Fast and Unified Path Gradient Estimators for Normalizing Flows
Lorenz Vaitl, Ludwig Winkler, Lorenz Richter, Pan Kessel
TL;DR
The paper addresses the efficiency barrier of path gradient estimators for normalizing flows by introducing fast, unified path gradient estimators that work across practical NF architectures. It derives a recursive forward-pass formulation to compute the necessary path-score derivatives, enabling efficient estimation for both coupling and implicitly invertible flows, with linear-time complexity in the coupling case and constant-memory usage. By leveraging a pullback perspective, the forward KL gradient is expressed as a reverse KL-like path gradient, allowing fast, low-variance maximum-likelihood training that can incorporate a target energy function as regularization. Empirical results on Gaussian mixtures and lattice gauge theories demonstrate reduced variance and improved convergence, while runtime analyses show significant speedups over prior methods, broadening the applicability of path-gradient NF training in physics and ML contexts.
Abstract
Recent work shows that path gradient estimators for normalizing flows have lower variance compared to standard estimators for variational inference, resulting in improved training.

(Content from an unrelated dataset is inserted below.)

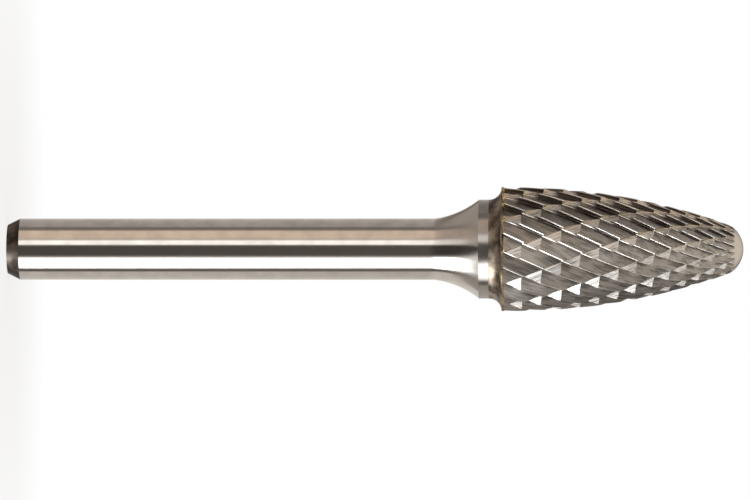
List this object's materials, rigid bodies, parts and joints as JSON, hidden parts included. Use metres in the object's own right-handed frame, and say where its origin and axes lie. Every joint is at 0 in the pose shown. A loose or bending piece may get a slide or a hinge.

However, they are often prohibitively more expensive from a computational point of view and cannot be applied to maximum likelihood training in a scalable manner, which severely hinders their widespread adoption. In this work, we overcome these crucial limitations. Specifically, we propose a fast path gradient estimator which improves computational efficiency significantly and works for all normalizing flow architectures of practical relevance. We then show that this estimator can also be applied to maximum likelihood training for which it has a regularizing effect as it can take the form of a given target energy function into account. We empirically establish its superior performance and reduced variance for several natural sciences applications.